The court further noted, “What is covered by section 56, under sub-section (1), is the negligence on the part of a person to pay for electricity and not anything else nor any negligence on the part of the licensee.”

The court also emphasized, “So long as limitation has not started running, the bar for recovery and disconnection will not come into effect.”

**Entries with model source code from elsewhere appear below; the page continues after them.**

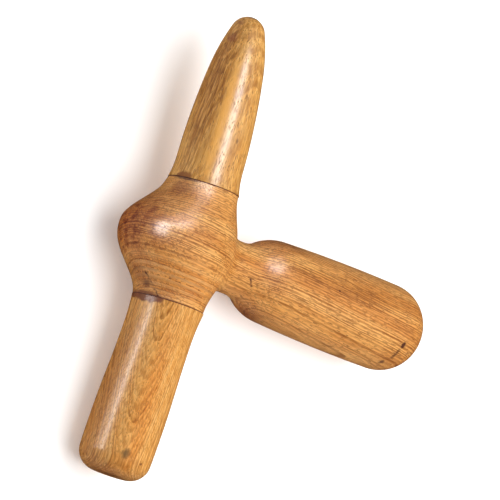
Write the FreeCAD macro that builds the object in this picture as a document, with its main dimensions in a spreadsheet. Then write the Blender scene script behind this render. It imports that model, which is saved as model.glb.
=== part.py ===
import FreeCAD, Part
import math
import os
import Sketcher
from FreeCAD import Placement, Rotation, Vector

# Hand-held wooden foot massage tool. The hub, neck and grip are turned from one length of wood. A
# tapered probe and a blunt arm are dowelled and glued to opposite sides of the hub.
#
# The tool is designed in a bench frame: X along the grip, away from the nose, Y along the arms
# towards the probe, Z across both. One shared placement then lays it on a table, so that it rests
# on its hub, its grip and its blunt arm. Millimetres throughout.

DOC = FreeCAD.newDocument("massage_tool")
START, END, CENTRE = 1, 2, 3
AXIS = -1

SIZES = [
    # hub: an egg seen along the arms, which swells between two nearly round seats
    ("hub_nose_reach", 31.5),
    ("hub_half_depth", 21.0),
    ("flare_radius", 14.8),
    ("swell_lift", 1.5),
    ("upper_flare_height", 25.2),
    ("lower_flare_height", 25.9),
    ("flare_power", 1.1),
    ("upper_nose_power", 0.9),
    ("lower_nose_power", 1.2),
    ("upper_seat", 25.4),
    ("lower_seat", 23.6),
    ("neck_blend", 9.0),
    # neck and grip, turned about their own axis, which tilts a little off X
    ("neck_radius", 11.3),
    ("neck_cove", 20.0),
    ("shoulder_place", 50.0),
    ("shoulder_round", 22.0),
    ("grip_belly_radius", 18.9),
    ("grip_belly_place", 102.0),
    ("grip_belly_curve", 1080.0),
    ("grip_round_place", 116.0),
    ("grip_round", 16.6),
    ("grip_drop", 0.6),
    ("grip_tilt", 0.5),
    # probe, turned about its own axis
    ("probe_length", 71.8),
    ("probe_foot_radius", 15.0),
    ("probe_waist_radius", 13.85),
    ("probe_waist_place", 9.0),
    ("probe_knee_radius", 11.17),
    ("probe_knee_share", 0.6825),
    ("probe_tip_round", 7.2),
    ("probe_lean", 1.2),
    ("tip_mark_radius", 1.3),
    ("tip_mark_depth", 0.9),
    # blunt arm, turned about its own axis
    ("blunt_length", 72.6),
    ("blunt_foot_radius", 15.0),
    ("blunt_waist_radius", 14.2),
    ("blunt_waist_place", 12.0),
    ("blunt_belly_radius", 15.0),
    ("blunt_belly_place", 52.0),
    ("blunt_end_round", 8.4),
    ("blunt_lean", 2.7),
    # dowels, their sockets and the glue
    ("dowel_radius", 6.0),
    ("dowel_in_hub", 17.0),
    ("dowel_in_arm", 21.0),
    ("dowel_chamfer", 1.0),
    ("flute_count", 12),
    ("flute_radius", 0.5),
    ("socket_clearance", 0.05),
    ("socket_spare", 1.5),
    ("glue_thickness", 0.4),
    ("glue_recess", 0.15),
    ("foot_spare", 1.5),
]


def make_sheet():
    """The driving sizes, one aliased cell each."""
    sheet = DOC.addObject("Spreadsheet::Sheet", "sizes")
    for row, (alias, value) in enumerate(SIZES, start=1):
        sheet.set(f"A{row}", alias)
        sheet.set(f"B{row}", str(value))
        sheet.setAlias(f"B{row}", alias)
    DOC.recompute()
    return sheet


SHEET = make_sheet()


def size(alias):
    return float(getattr(SHEET, alias))


# ---------------------------------------------------------------- sketch helpers


def new_body(name):
    body = DOC.addObject("PartDesign::Body", name)
    body.Label = name
    return body


def new_sketch(body, name, role):
    """A sketch on one of the body's own origin planes."""
    sketch = body.newObject("Sketcher::SketchObject", name)
    plane = [f for f in body.Origin.OriginFeatures if f.Role == role][0]
    sketch.AttachmentSupport = [(plane, "")]
    sketch.MapMode = "FlatFace"
    return sketch


def level_sketch(body, name, height):
    """A sketch across the arms, at a bench height given as an expression."""
    sketch = new_sketch(body, name, "XZ_Plane")
    sketch.setExpression("AttachmentOffset.Base.z", f"-({height})")
    return sketch


def line(sketch, a, b):
    segment = Part.LineSegment(Vector(a[0], a[1], 0), Vector(b[0], b[1], 0))
    return sketch.addGeometry(segment, False)


def arc(sketch, centre, radius, start, end):
    """An anticlockwise arc about centre from the point start to the point end."""
    angles = [math.atan2(p[1] - centre[1], p[0] - centre[0]) for p in (start, end)]
    circle = Part.Circle(Vector(centre[0], centre[1], 0), Vector(0, 0, 1), radius)
    return sketch.addGeometry(Part.ArcOfCircle(circle, angles[0], angles[1]), False)


def ring(sketch, name, expression, radius):
    """A circle about the sketch's origin, with its radius from the sheet."""
    circle = Part.Circle(Vector(0, 0, 0), Vector(0, 0, 1), radius)
    number = sketch.addGeometry(circle, False)
    hold(sketch, "Coincident", number, CENTRE, AXIS, START)
    drive(sketch, name, expression, "Radius", number, radius)
    return number


def hold(sketch, kind, *where):
    return sketch.addConstraint(Sketcher.Constraint(kind, *where))


def drive(sketch, name, expression, kind, *where):
    """A named dimension whose value comes from the sheet."""
    index = sketch.addConstraint(Sketcher.Constraint(kind, *where))
    sketch.renameConstraint(index, name)
    sketch.setExpression(f"Constraints.{name}", expression)


def toward(a, b, distance):
    """The point at a distance from a, on the way to b."""
    gap = math.hypot(b[0] - a[0], b[1] - a[1])
    return (a[0] + (b[0] - a[0]) * distance / gap, a[1] + (b[1] - a[1]) * distance / gap)


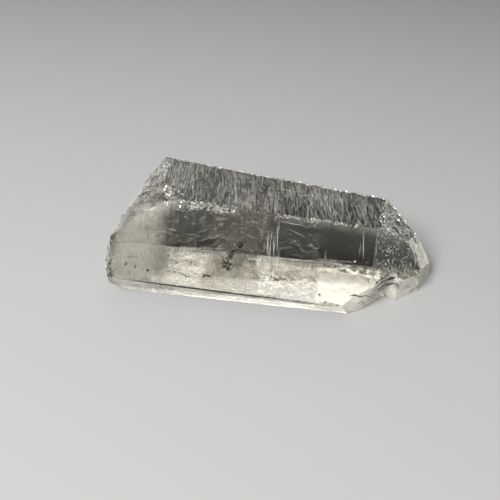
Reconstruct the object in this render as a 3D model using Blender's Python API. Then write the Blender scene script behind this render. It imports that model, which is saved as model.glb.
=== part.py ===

The court concluded that the National Commission was justified in rejecting the complaint and dismissed the appeal.

Key Takeaways

  • Electricity providers can recover dues from consumers even if there was a billing error, provided the consumer does not dispute the correctness of the claim.
  • The two-year limitation period under Section 56(2) of the Electricity Act, 2003, applies to both the recovery of dues and the disconnection of electricity supply.
  • A billing error by the electricity provider does not automatically constitute a “deficiency in service” under the Consumer Protection Act, 1986.
  • The negligence of the licensee is not covered by Sub-section (1) of Section 56 of the Electricity Act, 2003.

Directions

The Supreme Court directed the appellant to pay the balance amount of the dues within eight weeks.

Development of Law

The ratio decidendi of this case is that Section 56(2) of the Electricity Act, 2003, bars both the recovery of dues and the disconnection of electricity supply after a period of two years from when the dues first became due. The court clarified that a billing error does not constitute a deficiency in service, and that the negligence of the licensee is not covered by Sub-section (1) of Section 56 of the Electricity Act, 2003. This decision clarifies the interpretation of Section 56 and provides guidance on the rights and responsibilities of both electricity providers and consumers.

Conclusion

In conclusion, the Supreme Court dismissed the appeal, upholding the electricity company’s right to recover dues from Prem Cottex despite the initial billing error. The court clarified that Section 56(2) of the Electricity Act, 2003, bars both recovery and disconnection after two years, and that a billing error does not constitute a deficiency in service. This judgment provides important guidance for both electricity providers and consumers regarding their rights and responsibilities.